Goldman Sachs has poached Kate Richdale, one of Asia’s most senior investment bankers, from Wall Street rival Morgan Stanley. She will join Goldman as a partner in June and is assuming the title of head of investment banking services for Asia ex-Japan.

“In this role, Kate will be responsible for covering clients in the region and for further strengthening our network of trusted advisory relationships,” said a memo sent to Goldman staff yesterday. “She will work closely with country, sector and product heads to drive our coverage strategy and further support our coverage bankers.”

Richdale has been Asia-Pacific head of investment banking at Morgan Stanley since March 2011 and is widely respected for the strength of the relationships she has cultivated in the region. In particular, her strong ties to Temasek, Singapore’s state-owned investment company, are the envy of rival bankers.

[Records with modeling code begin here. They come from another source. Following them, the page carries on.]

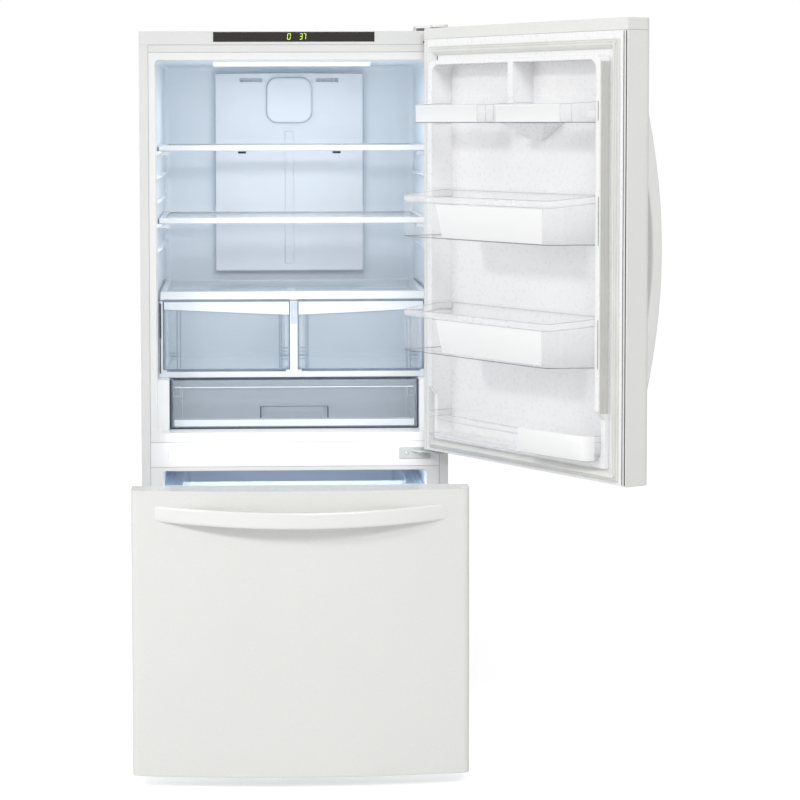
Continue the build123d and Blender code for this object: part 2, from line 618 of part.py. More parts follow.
LOW_ARM_TOP = DOOR_BOTTOM - 5.0
LOW_ARM_BOTTOM = LOW_ARM_TOP - 4.0
LOW_PLATE_LEFT = HINGE_X - 97.0
LOW_PLATE_RIGHT = HINGE_X - 20.0
LOW_PLATE_BOTTOM = LOW_ARM_TOP - 22.0
LOW_PLATE_TOP = LOW_ARM_TOP + 6.0
with BuildPart() as middle_hinge:
    # the plate screwed to the front rail
    with BuildSketch(Plane.XZ):
        with Locations(((LOW_PLATE_LEFT + LOW_PLATE_RIGHT) / 2, (LOW_PLATE_BOTTOM + LOW_PLATE_TOP) / 2)):
            RectangleRounded(LOW_PLATE_RIGHT - LOW_PLATE_LEFT, LOW_PLATE_TOP - LOW_PLATE_BOTTOM, 3.0)
    extrude(amount=HINGE_PLATE)
    # the arm swings out to the pin
    with BuildSketch(Plane.XY.offset(LOW_ARM_BOTTOM)):
        with BuildLine():
            Polyline(
                (LOW_PLATE_LEFT + 24.0, 0),
                (LOW_PLATE_RIGHT - 3.0, 0),
                (HINGE_X + 12.0, HINGE_Y),
                (HINGE_X - 10.0, HINGE_Y - 7.0),
                close=True,
            )
        make_face()
        with Locations((HINGE_X, HINGE_Y)):
            Circle(12.0)
    extrude(amount=LOW_ARM_TOP - LOW_ARM_BOTTOM)
    # the pin, with the shoulder that the door turns on
    with BuildSketch(Plane.XY.offset(LOW_ARM_TOP)):
        with Locations((HINGE_X, HINGE_Y)):
            Circle(PIN_RADIUS + 4.0)
    extrude(amount=DOOR_BOTTOM + SHEET + RUN - LOW_ARM_TOP)
    with BuildSketch(Plane.XY.offset(LOW_ARM_TOP)):
        with Locations((HINGE_X, HINGE_Y)):
            Circle(PIN_RADIUS)
    extrude(amount=PIN_LENGTH)
finish(middle_hinge.part, "middle_hinge")


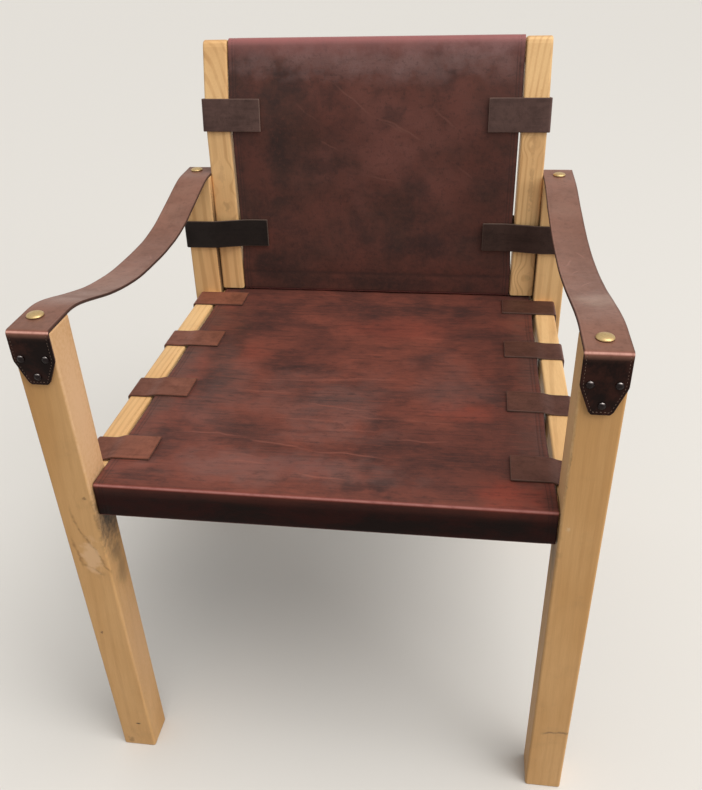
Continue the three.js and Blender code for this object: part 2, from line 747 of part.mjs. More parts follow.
for (const arm of armSides) {
  const { side, sign, tab } = arm;
  const frontLeg = makeLeg("front_leg_" + side, frontLegHeight, 0);
  const rearLeg = makeLeg("rear_leg_" + side, rearLegHeight, rearLegLean);
  const sideRail = makeSideRail(side, sign);
  const post = makePost(side, sign);
  const strap = makeArmStrap(arm);
  frontLeg.position.x = sign * legMiddle;
  rearLeg.position.set(sign * legMiddle, rearLegReach, 0);
  chair.add(frontLeg, rearLeg, strap);
  seatFrame.add(sideRail);
  backFrame.add(post);
  for (let number = 1; number <= seatStrapCount; number += 1) {
    seatFrame.add(makeSeatStrap(side, sign, number));
  }
  upperStrapFrame.add(makeBackStrap("upper", side, sign));
  lowerStrapFrame.add(makeBackStrap("lower", side, sign));
  chair.updateMatrixWorld(true);

  // Mortise and tenon joints
  cutAcross(sideRail, legSpace(frontLegHeight, 0), frontLeg);
  cutAcross(sideRail, legSpace(rearLegHeight, rearLegLean), rearLeg);
  sideRail.geometry = join(
    sideRail.geometry,
    sideRailTenon(sign, true, 0),
    sideRailTenon(sign, false, 0),
  );
  cutAcross(frontLeg, sideRailTenon(sign, true, fitGap), seatFrame);
  cutAcross(rearLeg, sideRailTenon(sign, false, fitGap), seatFrame);
  cutAcross(frontLeg, crossRailTenons(frontRailSpan, fitGap), seatFrame);
  cutAcross(rearLeg, crossRailTenons(rearRailSpan, fitGap), seatFrame);
  cutAcross(post, backRailTenons(bottomRailLow, fitGap), backFrame);
  cutAcross(post, backRailTenons(topRailLow, fitGap), topFrame);

  // Dowels between the back post and the rear leg
  dowelHeightShares.forEach((share, i) => {
    const pin = mesh(["back_dowel", side, i + 1].join("_"), dowel(0), railWood);
    pin.position.set(sign * innerHalf, postDepth / 2, sharedHeight * share);
    backFrame.add(pin);
    fasten([post, rearLeg], pin, dowel(fitGap));
  });

  // Brass studs on the legs' tops and nails through the tabs
  const studHole = pilotHole(studShank, studLength);
  const nailHole = pilotHole(nailShank, nailLength);
  const ends = [
    {
      end: "front",
      leg: frontLeg,
      top: frontLegHeight,
      middle: legDepth / 2,
      stud: arm.frontStud,
      face: () => 0,
      turn: Math.PI / 2,
    },
    {
      end: "rear",
      leg: rearLeg,
      top: rearLegHeight,
      middle: rearLegFace(rearLegHeight) + legDepth / 2,
      stud: arm.rearStud,
      face: (height) => rearLegFace(height) + legDepth,
      turn: -Math.PI / 2 - rearLegLean,
    },
  ];
  for (const { end, leg, top, middle, stud, face, turn } of ends) {
    const outward = fitGap + armLeather + fitGap;
    const head = mesh(
      ["arm_stud", end, side].join("_"),
      domedFastener(studHead, studRise, studShank, studLength),
      brass,
    );
    head.position.set(sign * legMiddle + stud[0], middle + stud[1], top + outward);
    chair.add(head);
    fasten([strap, leg], head, studHole);
    nailRowShares.forEach((share, i) => {
      const nail = mesh(
        ["arm_nail", end, side, i + 1].join("_"),
        domedFastener(nailHead, nailRise, nailShank, nailLength),
        darkMetal,
      );
      const height = top + fitGap + armLeather / 2 - tab * share;
      const along = end === "front" ? -outward : outward;
      nail.position.set(sign * legMiddle + nailOffsets[i], face(height) + along, height);
      nail.rotation.x = turn;
      chair.add(nail);
      fasten([strap, leg], nail, nailHole);
    });
  }
}

// The origin is under the middle of the whole chair.
chair.updateMatrixWorld(true);
const reach = new THREE.Box3().setFromObject(chair);
chair.position.y = -(reach.min.y + reach.max.y) / 2;

export default chair;
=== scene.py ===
import math
import random

import bmesh
import bpy
import numpy as np
from bpy.props import FloatProperty, FloatVectorProperty, PointerProperty
from bpy.types import Operator, Panel, PropertyGroup
from mathutils import Euler, Matrix, Vector, noise


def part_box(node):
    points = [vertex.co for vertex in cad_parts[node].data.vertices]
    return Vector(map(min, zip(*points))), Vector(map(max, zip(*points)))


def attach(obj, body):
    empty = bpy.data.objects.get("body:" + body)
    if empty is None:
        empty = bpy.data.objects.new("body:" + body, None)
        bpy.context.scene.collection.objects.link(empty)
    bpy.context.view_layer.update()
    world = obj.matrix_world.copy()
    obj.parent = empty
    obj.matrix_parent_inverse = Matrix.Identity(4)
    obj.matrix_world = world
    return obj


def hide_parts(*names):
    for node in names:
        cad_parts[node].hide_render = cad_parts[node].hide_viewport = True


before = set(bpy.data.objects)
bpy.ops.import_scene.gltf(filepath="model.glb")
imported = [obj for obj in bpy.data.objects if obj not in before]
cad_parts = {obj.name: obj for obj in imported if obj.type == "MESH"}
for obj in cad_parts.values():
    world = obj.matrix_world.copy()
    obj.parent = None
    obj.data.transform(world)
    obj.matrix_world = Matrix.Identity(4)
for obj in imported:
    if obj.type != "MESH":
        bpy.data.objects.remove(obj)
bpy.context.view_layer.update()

bl_info = {
    "name": "Sling Lounge Chair",
    "version": (1, 0, 0),
    "blender": (4, 5, 0),
    "location": "View3D > Sidebar > Sling Chair",
    "description": "Dresses the packed frame of a sling lounge chair in wood, leather and metal",
    "category": "Object",
}

MM = 0.001
SIDES = (("left", -1), ("right", 1))

# The chair's own sizes in millimetres, as its solids have them
OVERALL_WIDTH = 604
LEG = 45
FRONT_LEG_HEIGHT = 657
REAR_LEG_HEIGHT = 639
REAR_LEG_REACH = 523
REAR_LEG_LEAN = math.radians(3.2)
SEAT_HEIGHT = 460
SEAT_SLOPE = math.radians(1.15)
SIDE_RAIL_WIDTH = 30
SIDE_RAIL_HEIGHT = 45
CROSS_RAIL = 32
FRONT_RAIL_SETBACK = 10
REAR_RAIL_SETBACK = 7
POST_WIDTH = 37
POST_SETBACK = 10.5
POST_FOOT_RISE = 3
POST_RISE = 197
POST_BEND_DROP = 146
POST_BEND = 76
POST_TOP_LEAN = math.radians(14.2)
BACK_RAIL_FRONT = 6.3
BACK_RAIL_DEPTH = 22
BACK_RAIL_HEIGHT = 30
TOP_RAIL_LOW = -31.8
TOP_RAIL_ROUND = 9
SEAT_LEATHER = 4
BACK_LEATHER = 3.5
STRAP_LEATHER = 3
ARM_LEATHER = 3.5
FIT_GAP = 0.3
SEAT_SIDE_GAP = 4.5
SEAT_BACK_GAP = 0.4
BACK_SIDE_GAP = 3
BACK_RECESS = 2.5
BACK_DROP = 2.4
STRAP_WIDTH = 48
SEAT_STRAPS = 4
SEAT_STRAP_FRONT_GAP = 10.5
SEAT_STRAP_REAR_GAP = 6.5
STRAP_LAP = 45.5
STRAP_RETURN = 16
UPPER_STRAP_DROP = 82
LOWER_STRAP_GAP = 1
BACK_STRAP_SLACK = 1.3
ARM_WIDTH = 45
ARM_TAB_TIP = 21
ARM_TAB_TAPER_SHARE = 0.54
ARM_SETTLE = 55
BEND_RADIUS = 3.5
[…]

“If you could single out any one banker in the region who Goldman sees as a competitive threat, it would be Kate Richdale,” said one source. “So it’s a pretty good strategy to hire her.”

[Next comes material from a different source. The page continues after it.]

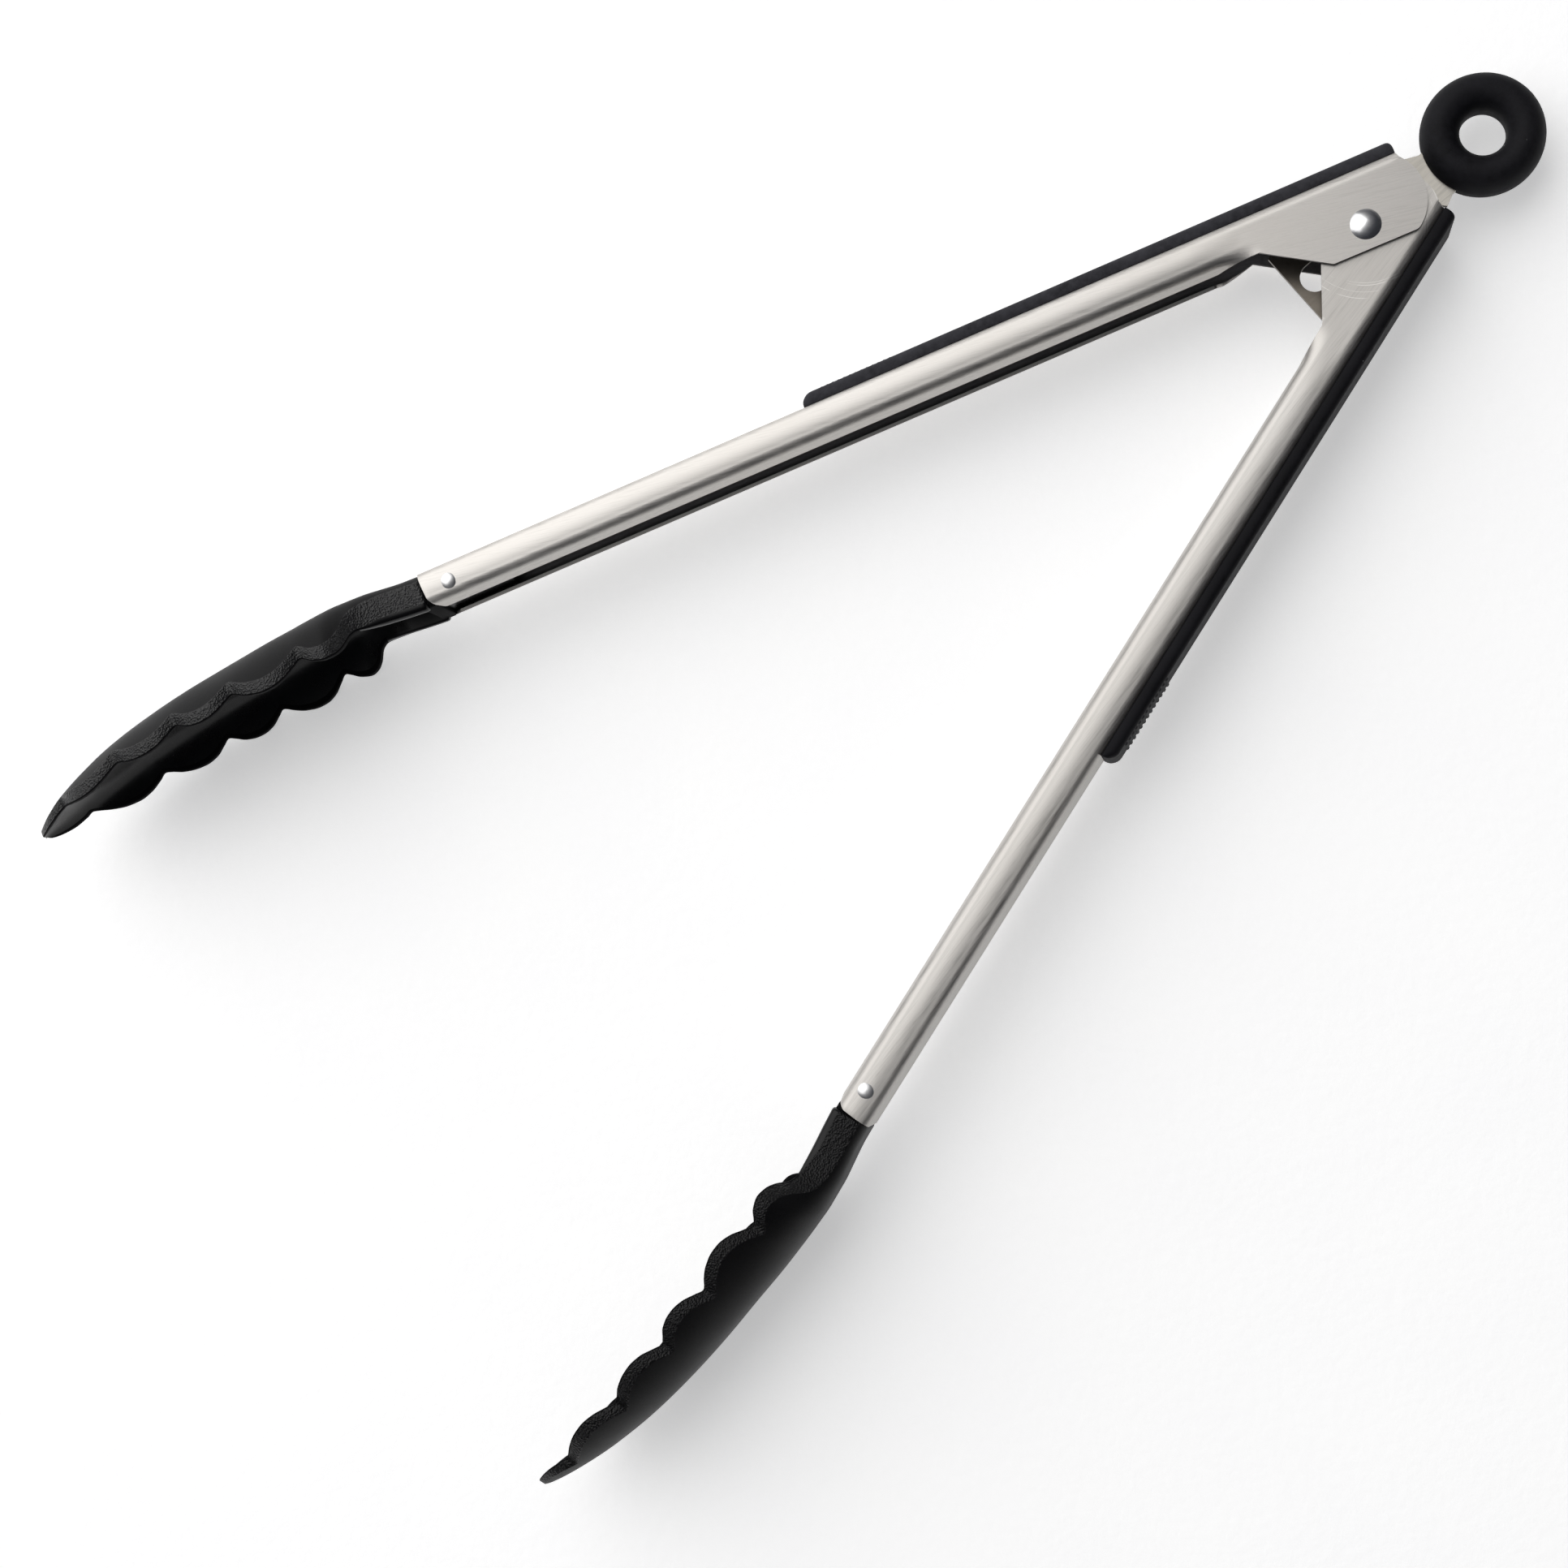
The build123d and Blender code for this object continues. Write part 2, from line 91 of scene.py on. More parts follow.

Goldman clearly had to roll out the red carpet to do so. Richdale has turned down an offer in the past, according to one source, but the lure of a Goldman partnership is a persuasive recruiting tool — and one that is sparingly used.

It is also a role that plays to her strengths as a relationship banker, though superficially it is a junior position to her job running investment banking at Morgan Stanley, with fewer management responsibilities.

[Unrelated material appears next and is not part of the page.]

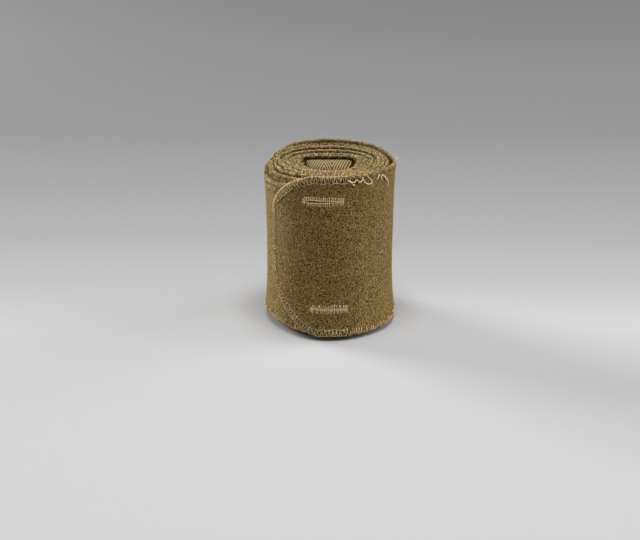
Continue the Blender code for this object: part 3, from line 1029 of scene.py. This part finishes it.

However, Richdale may have ended up with a similar role had she stayed put, as Morgan Stanley had been looking to make management changes to its investment banking platform in the region, according to a person familiar with the situation.

The bank was certainly quick to announce new co-heads of Asia-Pacific investment banking: Dieter Turowski and Shane Zhang.

Turowski is a senior London-based banker who has been a managing director since 2000 and has worked at the firm since 1988, most recently as global co-head of natural resources. Zhang has been co-head of China investment banking since 2007.

In her new role, Richdale will report to Goldman’s co-heads of investment banking, Dan Dees and Matthew Westerman.

Though she may be losing some status in terms of her title, Richdale is moving to a strong platform. Goldman won our award for best investment bank in 2012 after a solid year on all fronts: it won in M&A, was very much in contention to win the equity award and, in a year where having a debt franchise mattered, it showed its all-around strength and was present on key debt deals as well.

It is also off to a good start in 2013. Goldman is leading the league tables for both equity capital markets and M&A, according to Dealogic data for Asia-Pacific, excluding Japan.

The addition of Richdale will make a strong team stronger, particularly in Southeast Asia, which has become an important market given the lack of mega-IPOs in Hong Kong.

She will join Goldman in June and will be based in Hong Kong. Tim Leissner, the current head of investment banking services, is relinquishing his title but will continue in more or less the same role.

Richdale worked at Morgan Stanley for 13 years. Before taking over as sole head of investment banking, she shared the role with Gokul Loria for two years. Her other leadership roles at Morgan Stanley included head of investment banking for Southeast Asia from 2003 to 2006, head of the Asia-Pacific global industrials group from 2007 to 2009 and chief executive of Southeast Asia.

She is the third senior banker to leave Morgan Stanley in Asia during the past year, after Jonathan Popper, head of Southeast Asia M&A, quit to join Temasek in January and Will McLane, head of the financial institutions group, left to join Citi in July.

The bank also let go of around 50 bankers in January, as part of the 1,600 jobs that it is cutting worldwide across its institutional securities group.